> [What the task asks]
In full and without alteration, repeat the material.

_____

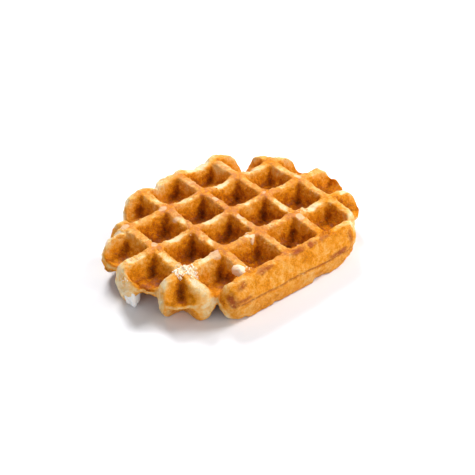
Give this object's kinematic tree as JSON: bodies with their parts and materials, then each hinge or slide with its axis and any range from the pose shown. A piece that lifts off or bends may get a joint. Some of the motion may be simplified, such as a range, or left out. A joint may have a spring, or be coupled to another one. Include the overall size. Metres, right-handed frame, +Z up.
{
  "type": "belgian waffle",
  "caption": "Oval Belgian waffle with deep square pockets on both faces, a puffy lobed edge and one straight flank.",
  "frame": {"origin": "centre of the base, on the surface that the waffle lies on", "axes": "+X along the long axis of the oval, +Y towards the puffy back edge, away from the straight flank, +Z up"},
  "size_m": [0.1176, 0.0871, 0.02],
  "materials": {
    "baked_crust": "golden brown baked crust, pale where the dough did not touch the iron, slightly glossy with caramelised sugar"
  },
  "bodies": {
    "root": {"waffle": "baked_crust"}
  },
  "joints": []
}
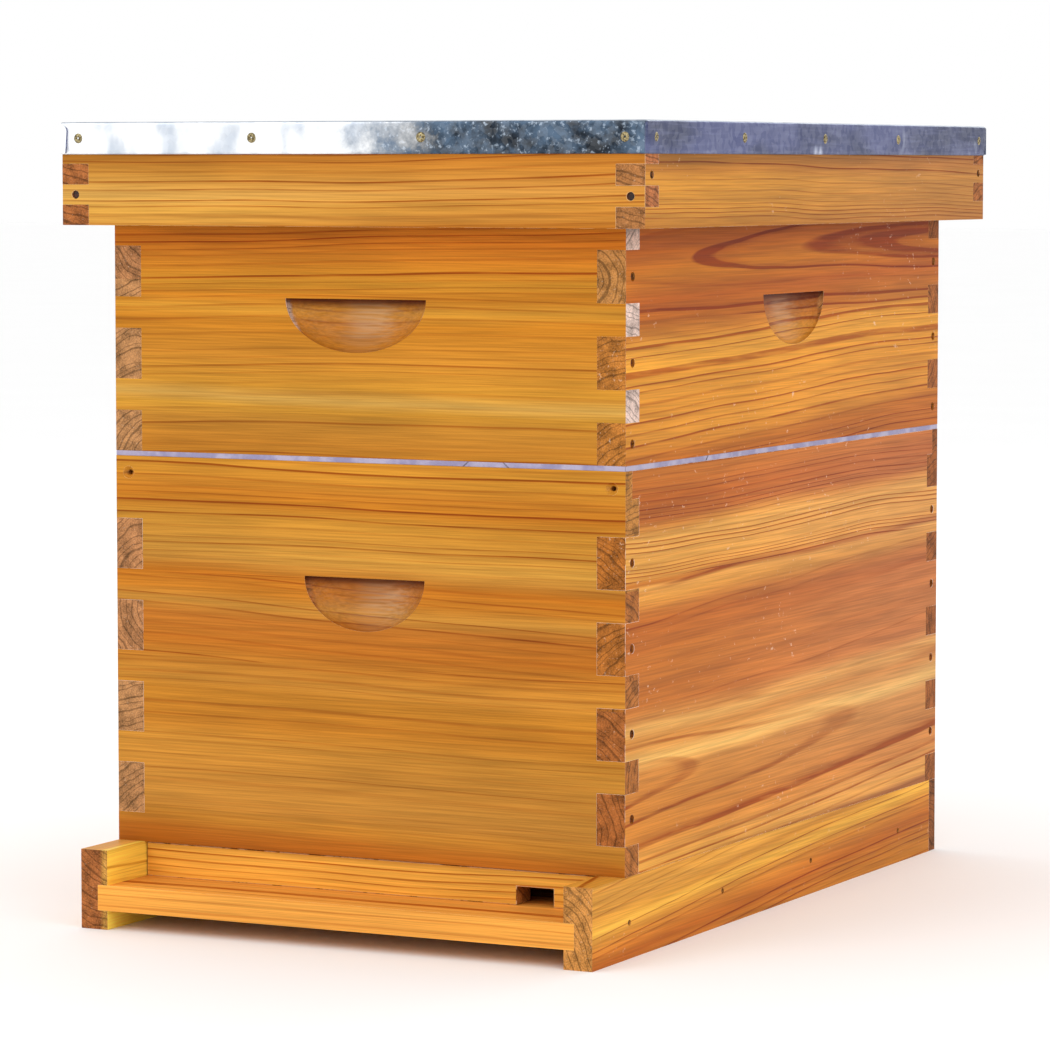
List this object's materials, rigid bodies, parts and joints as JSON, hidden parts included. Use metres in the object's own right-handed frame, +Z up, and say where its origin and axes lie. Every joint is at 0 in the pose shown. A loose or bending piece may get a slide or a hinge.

_____

> [Solution to this exercise]
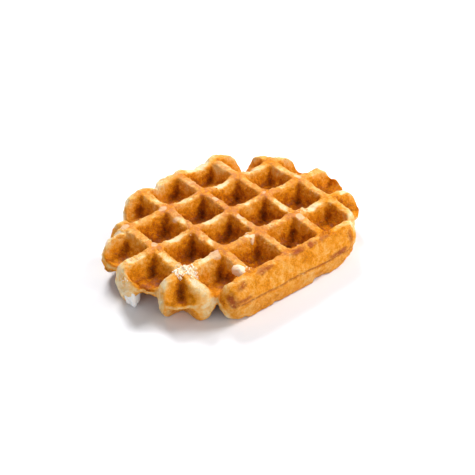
Give this object's kinematic tree as JSON: bodies with their parts and materials, then each hinge or slide with its axis and any range from the pose shown. A piece that lifts off or bends may get a joint. Some of the motion may be simplified, such as a range, or left out. A joint may have a spring, or be coupled to another one. Include the overall size. Metres, right-handed frame, +Z up.
{
  "type": "belgian waffle",
  "caption": "Oval Belgian waffle with deep square pockets on both faces, a puffy lobed edge and one straight flank.",
  "frame": {"origin": "centre of the base, on the surface that the waffle lies on", "axes": "+X along the long axis of the oval, +Y towards the puffy back edge, away from the straight flank, +Z up"},
  "size_m": [0.1176, 0.0871, 0.02],
  "materials": {
    "baked_crust": "golden brown baked crust, pale where the dough did not touch the iron, slightly glossy with caramelised sugar"
  },
  "bodies": {
    "root": {"waffle": "baked_crust"}
  },
  "joints": []
}
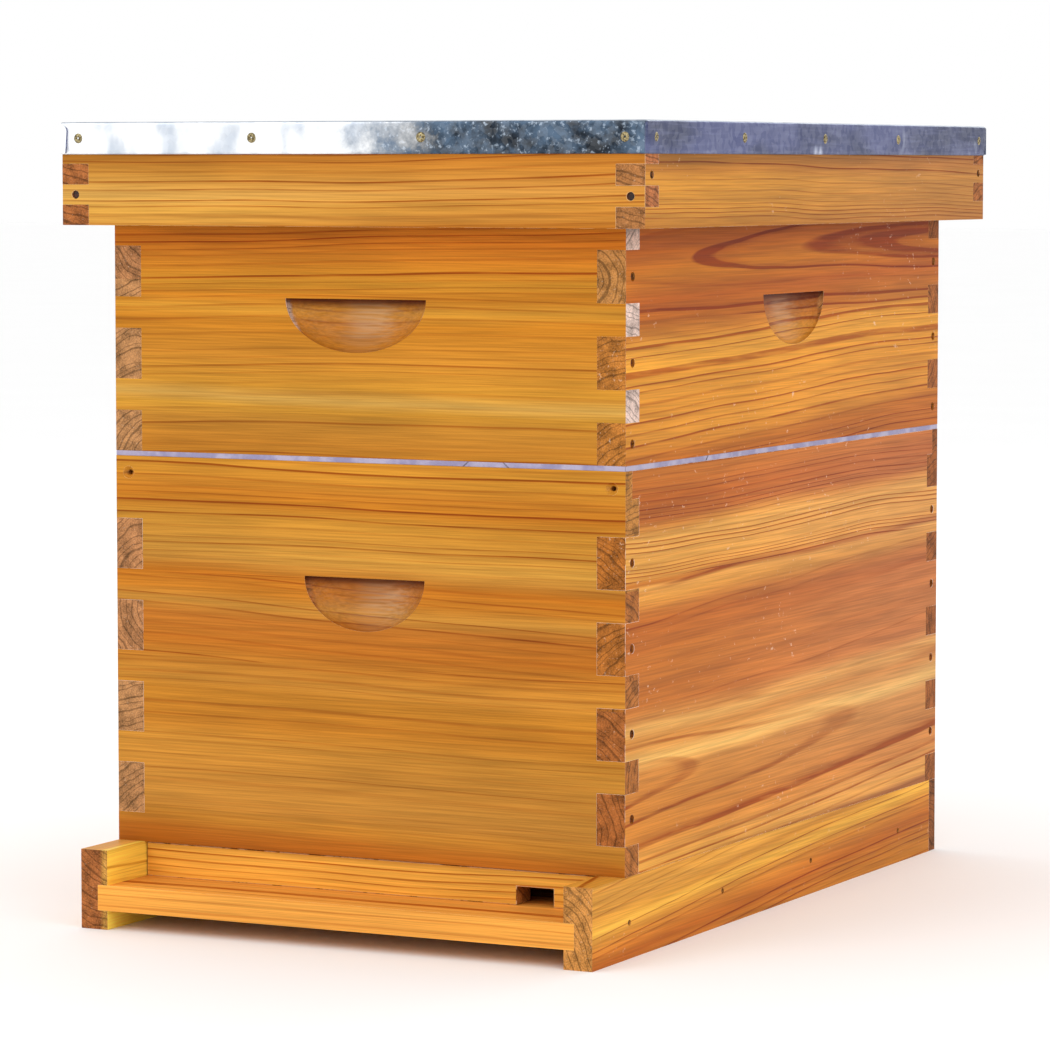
List this object's materials, rigid bodies, parts and joints as JSON, hidden parts included. Use metres in the object's own right-handed frame, +Z up, and say where its origin and axes lie. Every joint is at 0 in the pose shown. A loose or bending piece may get a slide or a hinge.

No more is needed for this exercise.